Like many of you, we’re working through leftover ingredients from last weekend. I’ve got a whole bunch of leftover fennel, so decided to whip up a risotto inspired by an old recipe in one of Food & Wine’s compilations.

Fennel Risotto

1 large fennel bulb, halved, cored and thinly sliced
3 cloves of garlic, minced
3 or 4 sliced of prosciutto, chopped
2 sweet sausages, poultry or pork, removed from skin
2 tbsp butter
1 small yellow onion, finely chopped
1 cup arborio risotto rice
1/2 cup dry white wine
4 or 5 cups chicken (or vegetable) stock
1/2 cup parmesan cheese, grated
1 handful of parsley, finely chopped
a few fennel fronds, finely chopped
olive oil
salt and pepper

Bring your stock to a boil and then keep covered until needed at the lowest heat setting.

Heat up a splash or two of olive oil in a large saute pan on medium-high heat and add the fennel, then half of the minced garlic. Cook, stirring occasionally, until the fennel is cooked and just starting to brown, then remove to a bowl.

Add a little more olive oil to the pan, and brown the sausage for a few minutes, breaking it into smaller pieces as it cooks with your spatula. Add the chopped prosciutto and cook for another couple minutes then remove to the bowl with the fennel.

Add the butter and as it melts, stir in the onion and remaining garlic, add a pinch of salt, and saute until the onion starts to turn translucent. Stir in the arborio rice and cook for a minute or so, then stir in the white wine.

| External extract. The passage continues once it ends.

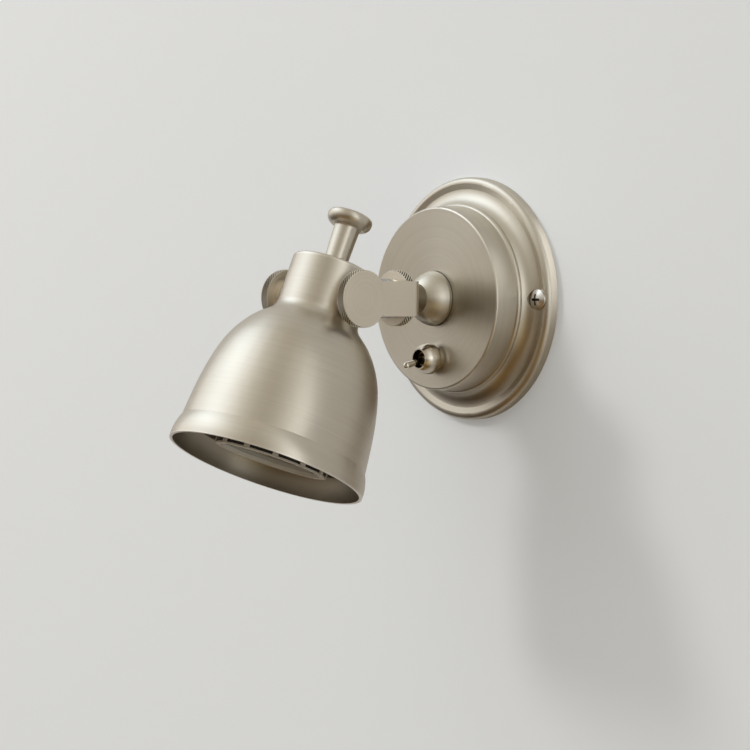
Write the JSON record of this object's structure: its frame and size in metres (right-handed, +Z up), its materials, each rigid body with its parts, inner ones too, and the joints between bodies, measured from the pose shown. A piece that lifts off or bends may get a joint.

To finish cooking the risotto, you want to stir as continuously as you can stand it, adding one ladle’s worth of stock (or half a cup) at a time. When most of the stock has been absorbed or evaporated, ladle in some more. You don’t want the rice to ever get too soupy or too dry — it should remain bubbling. After 18 to 20 minutes, start tasting the rice. You want there to be a little bit of an al dente texture, i.e. not mushy.

Stir in the fennel, sausage and prosciutto and stir for a minute then turn off the heat. Stir in most of the parsley and parmesan cheese, and — very important — taste for salt and pepper.

Serve and garnish with a bit of the remaining parsley, cheese, and a pinch of the fennel fronds.

P.S. for the umpteenth millionth time, I wish I could take food photos during the daytime!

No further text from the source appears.